The most progress has been made in and around the IT services sector. The sector that for me is most interesting within India is manufacturing. It is absolutely, with the engineering capabilities and the people power that exists in India and again, geopolitical constraints like the countries want to limit their exposure to China, India should be the next game to play. The challenge in manufacturing has always been infrastructure and so I think you're going to see an emphasis on building infrastructure, hopefully supported by government agencies and the financial markets but that's the one that I'm most excited about.
Q. What lessons must we learn from the Y2K crisis in the age of the fourth Industrial Revolution? In the past we have seen the social costs of these big revolutions…

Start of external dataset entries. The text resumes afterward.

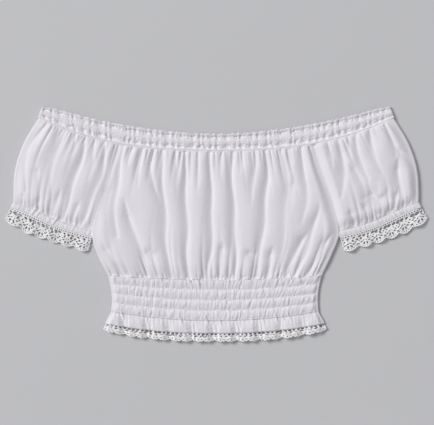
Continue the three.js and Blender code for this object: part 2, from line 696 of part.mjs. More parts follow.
blouse.add(piece('hem_lace_back', wall(...flatLayer(hemLacePlan(), [40, 1], LACE_WALL)), LACE));
[1, -1].forEach((side) => {
  blouse.add(piece(`sleeve_${sideName(side)}`, sleeve(side), COTTON));
  blouse.add(piece(`cuff_strip_${sideName(side)}`, cuffStrip(side), COTTON));
  blouse.add(piece(`cuff_lace_${sideName(side)}_front`, cutLace(side, true), LACE));
  blouse.add(piece(`cuff_lace_${sideName(side)}_back`, cutLace(side, false), LACE));
});

// The origin is under the middle of the whole blouse
const centre = new THREE.Box3().setFromObject(blouse).getCenter(new THREE.Vector3());
blouse.position.set(-centre.x, -centre.y, 0);

export default blouse;
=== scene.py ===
"""A cropped off-shoulder dirndl blouse in white cotton, laid flat with its front up.

Every cloth piece is a thin closed shell over a grid of points worked out with numpy. Lengths in the
tables and shape functions are millimetres in the frame of the CAD: X across the blouse, Y from the hem
to the neckline and Z up from the surface that it lies on. They become metres in the last step. Where
a call gives a seed, it picks the set of random numbers, and every call has a generator of its own.
"""
import math
from collections import namedtuple
from functools import partial

import bpy
import numpy as np
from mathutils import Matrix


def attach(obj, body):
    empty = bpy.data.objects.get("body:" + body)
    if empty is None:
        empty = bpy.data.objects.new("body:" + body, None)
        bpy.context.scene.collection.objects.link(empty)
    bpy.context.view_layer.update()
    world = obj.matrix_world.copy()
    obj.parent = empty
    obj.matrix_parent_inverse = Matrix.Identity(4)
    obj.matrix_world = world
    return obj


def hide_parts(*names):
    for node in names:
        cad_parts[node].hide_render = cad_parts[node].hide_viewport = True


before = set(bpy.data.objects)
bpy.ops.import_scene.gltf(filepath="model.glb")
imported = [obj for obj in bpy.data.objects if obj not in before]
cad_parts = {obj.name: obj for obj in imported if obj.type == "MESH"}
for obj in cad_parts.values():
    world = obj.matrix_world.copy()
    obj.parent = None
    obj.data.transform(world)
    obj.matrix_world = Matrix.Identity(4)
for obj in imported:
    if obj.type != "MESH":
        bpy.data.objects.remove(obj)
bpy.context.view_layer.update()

bl_info = {
    "name": "Dirndl Blouse",
    "version": (1, 0, 0),
    "blender": (4, 5, 0),
    "location": "View3D > Sidebar > Blouse",
    "description": "A cropped cotton dirndl blouse laid flat, with lace cuffs and a smocked waist",
    "category": "Add Mesh",
}

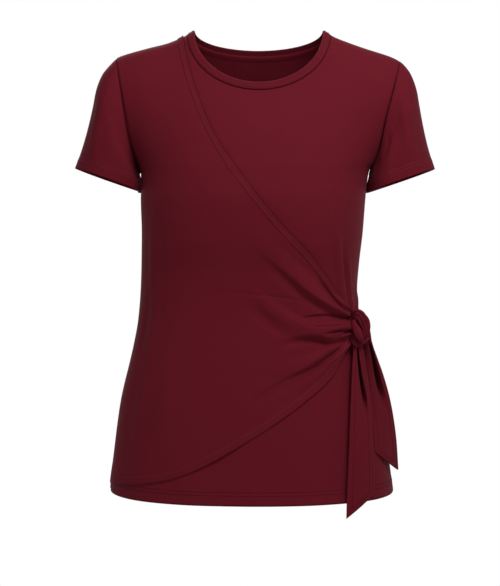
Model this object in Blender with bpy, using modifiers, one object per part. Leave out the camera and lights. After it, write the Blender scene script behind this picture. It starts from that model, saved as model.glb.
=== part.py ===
"""Wrap top with a side tie: a short-sleeved jersey tee, filled out as when it is worn.

Metres, +Z up.  The front of the top faces -Y, and the wearer's left side, where the tie is, is +X.
The origin is where the wearer's shoulders hold the top: midway between the neck ends of the two
shoulder seams, at their height.
"""
import math

import bpy
import bmesh
from mathutils import Matrix, Vector

COLLECTION = "WrapTop"

# ---- driving sizes -------------------------------------------------------------------------
CLOTH = 0.0012              # thickness of one layer of the jersey
SEAM_GAP = 0.0004           # how far each piece stops short of its seam
OVERLAY_LIFT = 0.0036       # outer face of the wrap front above the outer face of the front under it
BAND_LIFT = 0.0049          # outer face of the edge band above the same face
BAND_CLOTH = 0.0010
BAND_WIDTH = 0.010

MID_HEIGHT = -0.115         # the armhole is deepest from front to back here
PIT_HEIGHT = -0.190         # bottom of the armhole
ARMHOLE_DEPTH = 0.047       # half the front-to-back size of the armhole
HEM_FRONT = -0.629          # height of the hem at the centre
HEM_SIDE = -0.615

ROLL_LENGTH = 0.100         # length given to the panel levels above MID_HEIGHT
ROLL_TOP = 0.970            # share of that length at which the wrap front stops under the seam
HALF_ROUND = 0.200          # length given to half of the way round the front

NECK_CENTRE = 0.003
NECK_HALF = 0.0955          # half width of the neck seam
NECK_SIDE = -0.0030         # height of the neck seam on the shoulder line
NECK_FRONT_DROP = 0.0800
NECK_BACK_DROP = 0.0280
BINDING_HALF = 0.0865       # half width of the free edge of the neck binding
BINDING_SIDE = 0.0024
BINDING_FRONT_DROP = 0.0755
BINDING_BACK_DROP = 0.0215
BINDING_CLOTH = 0.0018
BINDING_ROWS = (0.07, 0.50, 1.00)   # shares of its width, from just clear of the seam to the free edge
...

I think that the creation of that burning platform - there is a common goal - is exactly what needs to be done in the face of AI and digital capabilities. As I mentioned, AI and digital capabilities are at the root of this Fourth Industrial Revolution. It is what is disrupting the status quo. It is not an enemy, but it is a common opportunity. And still, I think there are some companies that view this as a burning platform while others are like, ‘let's wait and see’ or ‘it’s not going to affect me as much in my business’. So, I think the best lesson from Y2K is—how do you create that same spirit of a burning platform or oneness to go adopt these changes? As you recognise that you have a burning platform, the issue is to move away from episodic transformation to set a culture of accepting constant ongoing change. And the mistake people make is they make big, scary plans which are going to be one-off until the next big transformation needs to happen.